Lake Pontchartrain

So now oil has finally reached Lake Pontchartrain, the lake along the north side of New Orleans. You know, as if New Orleans hasn’t had enough bad luck in recent years.

I’m a Yankee. I’m one of those Yankees who walks fast, curses a lot, uses Yiddish words, and starts exhibiting withdrawal symptoms when outside the New York metro area for any length of time. But I’ve been lucky enough to have had the chance to visit a lot of places in the United States, all of them incredible in their own way. After I finished college, I went to Louisiana a couple of times to visit a friend who had a job down there. It was like a different country. And I’ve been to real different countries. It was swampy, lawless, and exotic. There was music, and booze, and seafood, and droopy trees. And alligators. ALLIGATORS! And even for a fast-walking foul-mouthed Jewish girl from New Jersey, it was easy to see why the place holds such such a special place in the hearts of so many.

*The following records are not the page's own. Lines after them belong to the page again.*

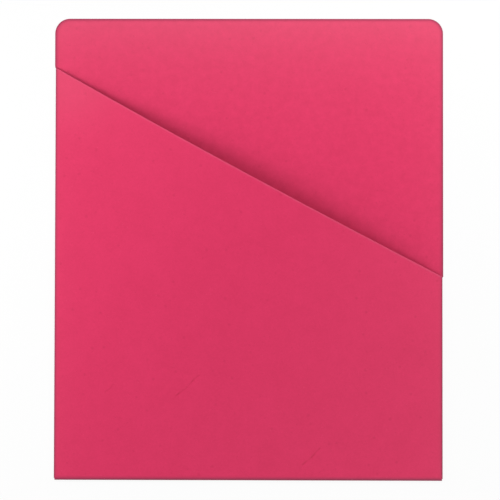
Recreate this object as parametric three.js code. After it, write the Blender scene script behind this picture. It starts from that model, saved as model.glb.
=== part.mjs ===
// A letter-size file jacket with a slash-cut pocket, lying on its back: one die-cut card blank,
// folded along its foot and both sides, and closed by a line of adhesive on each side flap.
// Millimetres. +X runs across the jacket to the right, +Y up it and +Z out of its front.
// The origin lies under the middle of the jacket, on the surface it rests on.
import * as THREE from "three";

// The blank
const JACKET_WIDTH = 248; // across the die-cut edges of the back panel, above the pocket
const JACKET_HEIGHT = 294.2; // from the outside of the foot fold to the top edge
const CARD = 0.28; // card stock of 11 points
const TOP_CORNER_RADIUS = 9.5;

// The slash-cut mouth, measured down from the top edge at each side
const SLASH_DROP_LEFT = 31.2;
const SLASH_DROP_RIGHT = 165.1;
const SLASH_DIP = 2.3; // how far the cut sags below a straight line, half way along

// The folds
const SIDE_FOLD_INSET = 0.5; // how far a side fold stands inside the die-cut edge above it
const SIDE_FOLD_GAP = 0.3; // between the back panel and a flap, where the card turns round

// The glue flaps, which fold in behind the front panel
const FLAP_WIDTH = 19;
const FLAP_FOOT_CLEARANCE = 0.5; // from the foot fold up to the flap
const FLAP_FOOT_TAPER = 6; // how much higher the inner edge starts than the fold does
const FLAP_TOP_CLEARANCE = 0.3; // from the step in the outline down to the flap
const FLAP_TOP_TAPER = 19; // how much lower the inner edge ends than the fold does

// The adhesive between each flap and the front panel
const GLUE = 0.1;
const GLUE_WIDTH = 11;
const GLUE_END_MARGIN = 5; // from the flap's slanted ends
const GLUE_CLEARANCE = 0.05; // clearance on either side of the film

// The front panel, which bows up at its mouth
const PANEL_EDGE_INSET = 0.5; // from the outside of a side fold to the panel's own cut edge
const LIP_RISE = 11.6; // at the crest of the mouth, above where the sides are held down
const CREST_AT = 0.62; // share of the width at which the crest lies, from the left
const LEFT_POWER = 1.4; // a higher power makes the arch slimmer on that side of the crest
const RIGHT_POWER = 0.9;
const RISE_POWER = 1.5; // how the bow fades from the mouth down to the foot fold

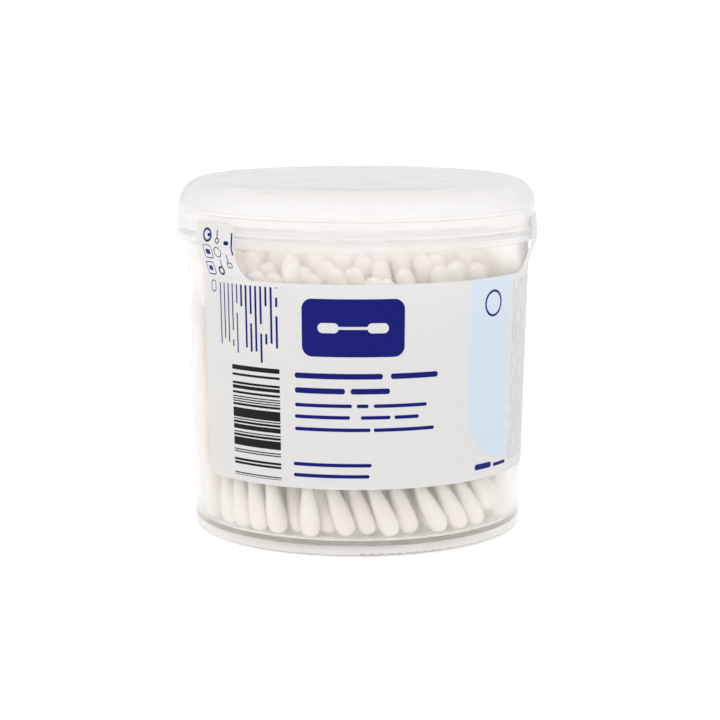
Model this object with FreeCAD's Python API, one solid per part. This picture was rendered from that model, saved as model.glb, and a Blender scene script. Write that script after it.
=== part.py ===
import FreeCAD, Part
import math
import os
import random

# A round tub of cotton swabs. The tub, its push-on lid and a wrapped label stand on the XY plane, +Z up.
# The origin is the centre of the tub's foot. Azimuths are in degrees from the front, -Y, towards +X.
# All sizes are in millimetres.

# Tub
tub_height = 83.2
tub_base_radius = 42.8
tub_draft_angle = 1.584
wall = 1.0
floor_thickness = 1.2
foot_height = 2.4
foot_width = 1.7
foot_round = 0.9
floor_corner_round = 1.6
rim_round = 0.3

# Share of a wall's thickness that a bead or a rib reaches into it, so that the two are one solid
root_share = 0.5

# Snap bead round the tub's neck
bead_below_rim = 2.9
bead_proud = 0.35
bead_half_height = 0.9

# Lid
skirt_clearance = 1.1
lid_wall = 1.0
lid_rise = 7.9
skirt_drop = 7.2
skirt_flare = 0.0745
shoulder_round = 6.8
lid_bead_below_rim = 4.9
lid_bead_half_height = 0.8
bead_clearance = 0.08
stop_rib_height = 0.9
stop_rib_lap = 0.8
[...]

Lake Pontchartrain is a huge lake, and the land bridge that bisects it — the Land Pontchartrain Causeway — is 24 miles long, the longest bridge over a body of water in the world. Driving over it, you feel like you’re driving over the ocean.

The damage we inflict on these places for our short-sighted desires is sometimes hard to understand from far away. But these are real places, with real people, and real cultures with history and beauty and music all their own that deserve respect and care and awe. And we need to keep that in mind when we buy gas, and move to a place where we have to drive everywhere, and do any number of other things that feed the beast of our addiction.